▸ **DATA SHOWN**:
--- BEGIN ---

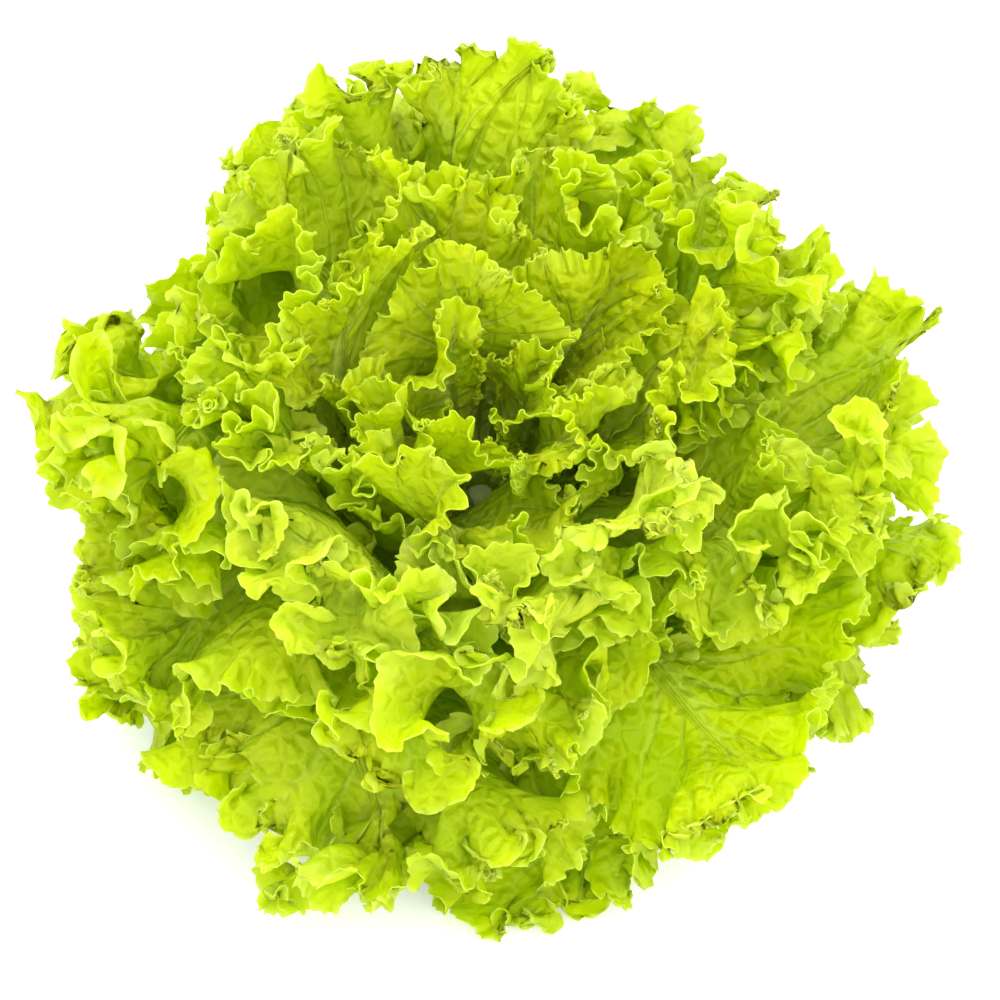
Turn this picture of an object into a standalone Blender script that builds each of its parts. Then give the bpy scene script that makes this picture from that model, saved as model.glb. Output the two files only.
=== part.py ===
"""A whole head of green leaf lettuce, standing on its cut stem.

The leaves sit on the stem in a golden-angle spiral, the oldest lowest and outermost.
Each leaf is a thin ruffled blade on a thick flat stalk. Its midrib follows an arc in an
upright plane, the blade wraps round the head on a shell of its own, and the free margin
is ruffled as far as the neighbouring leaves leave room for it.
"""
import math
from typing import NamedTuple

import bmesh
import bpy
import numpy as np
from mathutils.bvhtree import BVHTree

COLLECTION = "green_leaf_lettuce"

LEAF_COUNT = 34
GOLDEN_ANGLE = math.radians(137.508)
FIRST_AZIMUTH = math.radians(285)
SEED = 500

# Head: the midribs' tips lie on a low dome with a dip over the heart
HEAD_RADIUS = 0.143
HEAD_CENTRE = 0.056
HEAD_HEIGHT = 0.124
HEART_DIP = 0.052
DIP_FROM = math.radians(38)
DIP_TO = math.radians(90)
LOWEST_TIP = math.radians(-17)
TIP_SWEEP = math.radians(100)
OUTER_DROOP = math.radians(21)

# The back of the head stands up and the front leans out, about a ring round the stem
BACK_LEAN = math.radians(10)
FRONT_LEAN = math.radians(6)
LEAN_PIVOT = (0.012, 0.030)
LEAN_FULL = 0.07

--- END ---

Output the data above exactly, please, line for line.

▸ **FINAL RESULT**:
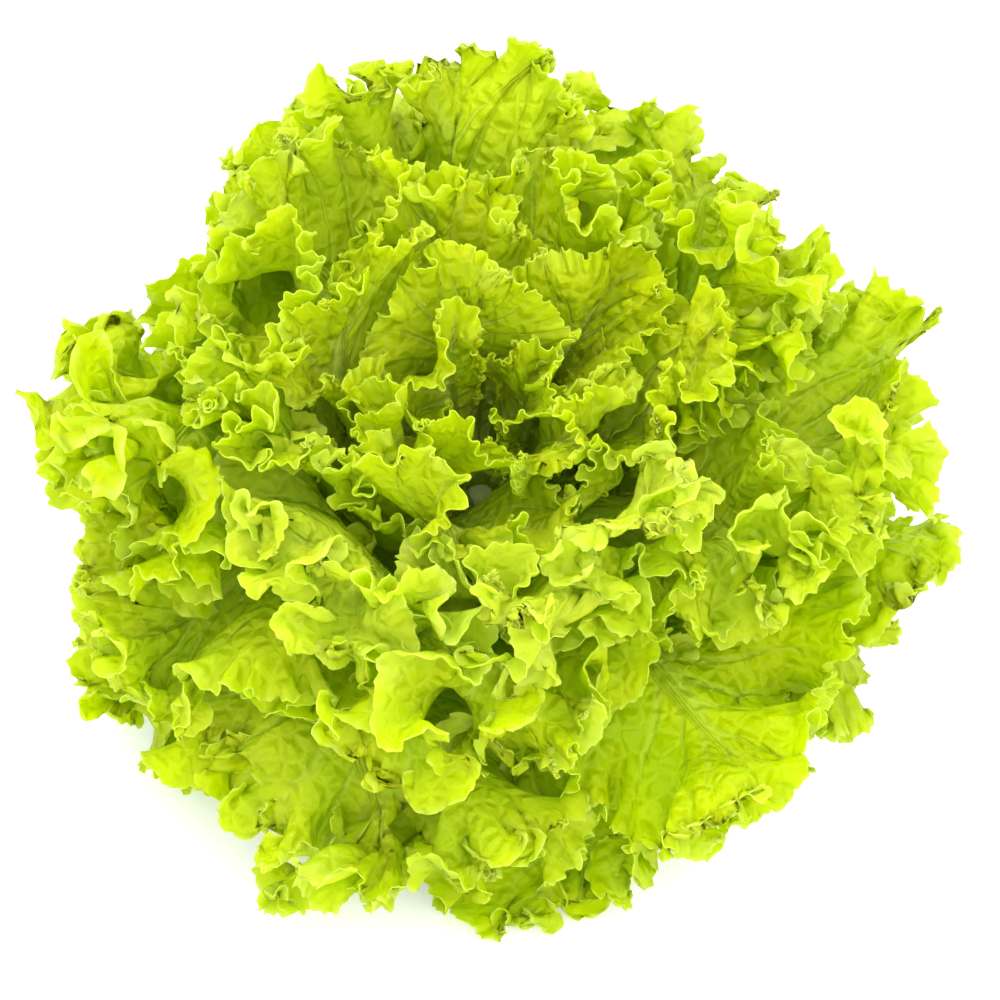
Turn this picture of an object into a standalone Blender script that builds each of its parts. Then give the bpy scene script that makes this picture from that model, saved as model.glb. Output the two files only.
=== part.py ===
"""A whole head of green leaf lettuce, standing on its cut stem.

The leaves sit on the stem in a golden-angle spiral, the oldest lowest and outermost.
Each leaf is a thin ruffled blade on a thick flat stalk. Its midrib follows an arc in an
upright plane, the blade wraps round the head on a shell of its own, and the free margin
is ruffled as far as the neighbouring leaves leave room for it.
"""
import math
from typing import NamedTuple

import bmesh
import bpy
import numpy as np
from mathutils.bvhtree import BVHTree

COLLECTION = "green_leaf_lettuce"

LEAF_COUNT = 34
GOLDEN_ANGLE = math.radians(137.508)
FIRST_AZIMUTH = math.radians(285)
SEED = 500

# Head: the midribs' tips lie on a low dome with a dip over the heart
HEAD_RADIUS = 0.143
HEAD_CENTRE = 0.056
HEAD_HEIGHT = 0.124
HEART_DIP = 0.052
DIP_FROM = math.radians(38)
DIP_TO = math.radians(90)
LOWEST_TIP = math.radians(-17)
TIP_SWEEP = math.radians(100)
OUTER_DROOP = math.radians(21)

# The back of the head stands up and the front leans out, about a ring round the stem
BACK_LEAN = math.radians(10)
FRONT_LEAN = math.radians(6)
LEAN_PIVOT = (0.012, 0.030)
LEAN_FULL = 0.07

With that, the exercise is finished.